2.2Adjustments to Purchase Price.

(a)Working Capital Adjustment.

(i)At the Closing, the Seller shall deliver to the Buyer an unaudited consolidated balance sheet of the Company (the “Preliminary Balance Sheet”) as at the Closing together with a certificate of the Seller stating that the Preliminary Balance Sheet was prepared in accordance with OCBOA so as to present fairly in all material respects the financial condition of the Company as of such date.

(ii)As soon as practicable following the Closing Date (but not later than 75 days after the Closing Date), the Buyer shall cause its auditor to prepare and deliver to the Parties an unaudited consolidated balance sheet of the Company (the “Closing Date Balance Sheet”) as of the Closing Date. The Closing Date Balance Sheet shall be prepared in accordance with OCBOA in a manner consistent with the Preliminary Balance Sheet so as to present fairly in all material respects the financial condition of the Company.

(iii)If the Preliminary Working Capital exceeds the Closing Working Capital, then the Seller shall deliver to the Buyer for cancellation a number of Buyer Shares that is equal to the quotient of the amount of such excess divided by the Applicable Price Per Share.
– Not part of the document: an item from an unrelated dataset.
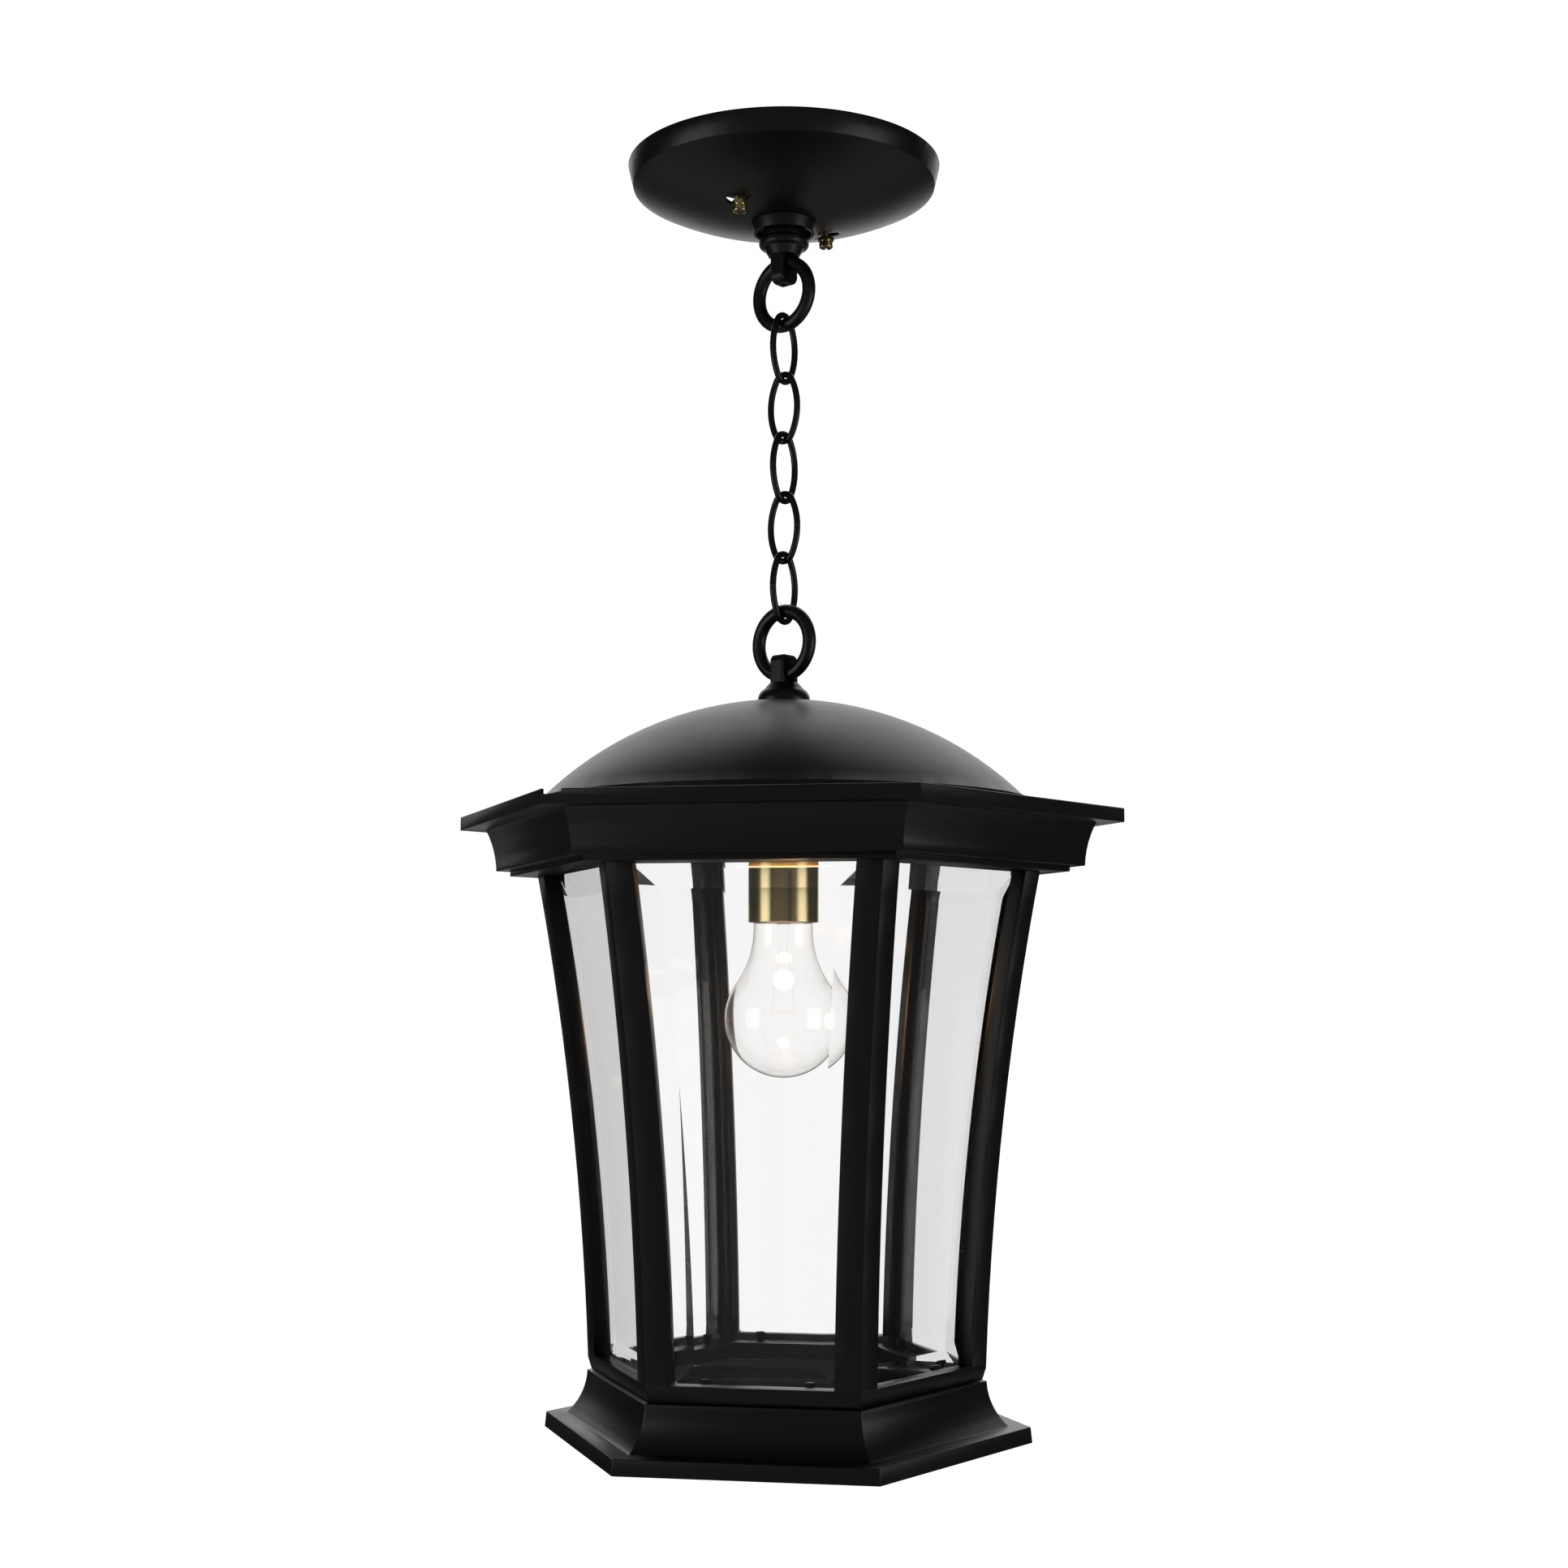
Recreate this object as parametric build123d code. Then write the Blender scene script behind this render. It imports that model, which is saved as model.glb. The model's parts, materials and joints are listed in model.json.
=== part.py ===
from build123d import *
from math import cos, radians, sin, sqrt, tan
import os

# A hexagonal hanging lantern: ceiling canopy, ring and link chain, domed roof, six bent panes, open base.
# Millimetres. The origin is the centre of the ceiling face, +Z is up, and everything hangs below z = 0.
# Faces of the hexagon look along -Y, -30, 30, 90, 150 and 210 degrees; its corners lie at 0, 60, 120 ...
# "Apothem" is the distance from the axis to a flat of a hexagon.

# ---------------------------------------------------------------- driving dimensions
RUN_GAP = 0.3            # between curved faces of pieces that move on each other
SEAT_GAP = 0.2           # around a piece that sits still in a pocket
THREAD_GAP = 0.05        # radial, between a screw and its hole
FLAT = cos(radians(30))  # apothem of a hexagon over its corner radius

# Canopy and its fixings
CANOPY_RIM_TOP_R = 82.3
CANOPY_RIM_LOW_R = 79.7
CANOPY_RIM_H = 10.8
CANOPY_SAG = 19.6        # depth of the shallow dome below the rim
CANOPY_WALL = 1.5
CANOPY_LAND_R = 18.0     # flat pressed round the centre hole
CHAIN_ANGLE = -30.0      # the rings lie in this vertical plane, links 1, 3 and 5 square to it
BAR_ANGLE = CHAIN_ANGLE + 90.0
BAR_LENGTH = 104.0
BAR_WIDTH = 19.0
BAR_THICK = 2.5
BOX_HOLE_SPACING = 88.9
BOX_HOLE_R = 2.4
CANOPY_SCREW_SPACING = 71.4
GROUND_AT = 14.0
GROUND_HEAD_R = 4.4
CEILING_CLEAR = 0.4      # screw tips stop this far below the ceiling
SCREW_SLOT = 1.1         # width and depth of a number 8 screw's slot
SMALL_SCREW_R = 2.0      # number 8 screw
CANOPY_HEAD_R = 3.75
CANOPY_HEAD_H = 2.6
SLOT_ANGLE = 35.0        # how the screws happen to be turned
CANOPY_WAIST_R = 3.15
CANOPY_WAIST_H = 1.1
CANOPY_NUT_R = 4.3       # across the corners, halved
CANOPY_NUT_H = 2.1
KEYHOLE_R = 4.7
KEYHOLE_SHIFT = 3.2
KEYHOLE_TAIL = 8.4

# Threaded pipe (1/8 in pipe size) and its nuts
PIPE_R = 5.1
PIPE_BORE_R = 3.5
PIPE_NUT_R = 9.2
PIPE_NUT_H = 4.6
PIPE_WASHER_R = 8.4
PIPE_WASHER_H = 1.2
PIPE_PROUD = 3.0         # thread left past the nut in the canopy
STEM_PROUD = 0.6         # and past the nut in the cup
PIPE_SHORT = 0.4         # between a pipe's end and what lies over it
NIPPLE_SHORT = 1.4       # the nipple stops this far above the foot of the loop's bead

# Collar, loops, rings and links
COLLAR_TOP_R = 17.3
COLLAR_LOW_R = 16.1
COLLAR_H = 6.2
COLLAR_RECESS_R = 14.4
COLLAR_RECESS_H = 3.6
LOOP_NECK_R = 11.0
LOOP_NECK_H = 8.6
LOOP_BEAD_R = 13.2
LOOP_BEAD_H = 5.6
LOOP_CONE_R = 10.6
LOOP_CONE_END_R = 8.2
LOOP_CONE_H = 4.1
EYE_THICK = 8.4
EYE_WIDTH = 13.6
EYE_OVER_RING = 0.1      # from the top of the ring's rod up to the cone's foot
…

If the Closing Working Capital exceeds the Preliminary Working Capital, then the Buyer shall issue to the Seller a number of additional Buyer Shares that is equal to the quotient of the amount of such excess divided by the Applicable Price Per Share. An amendment reflecting such adjustment to the Buyer Shares shall be signed by the Parties within ten (10) Business Days after the Closing Working Capital is deemed final and conclusive pursuant hereto and each Party shall sign such additional agreements as are reasonably necessary to implement the cancellation or issuance, as applicable, of Buyer Shares. Any such adjustment shall be treated as an adjustment to the Aggregate Purchase Price.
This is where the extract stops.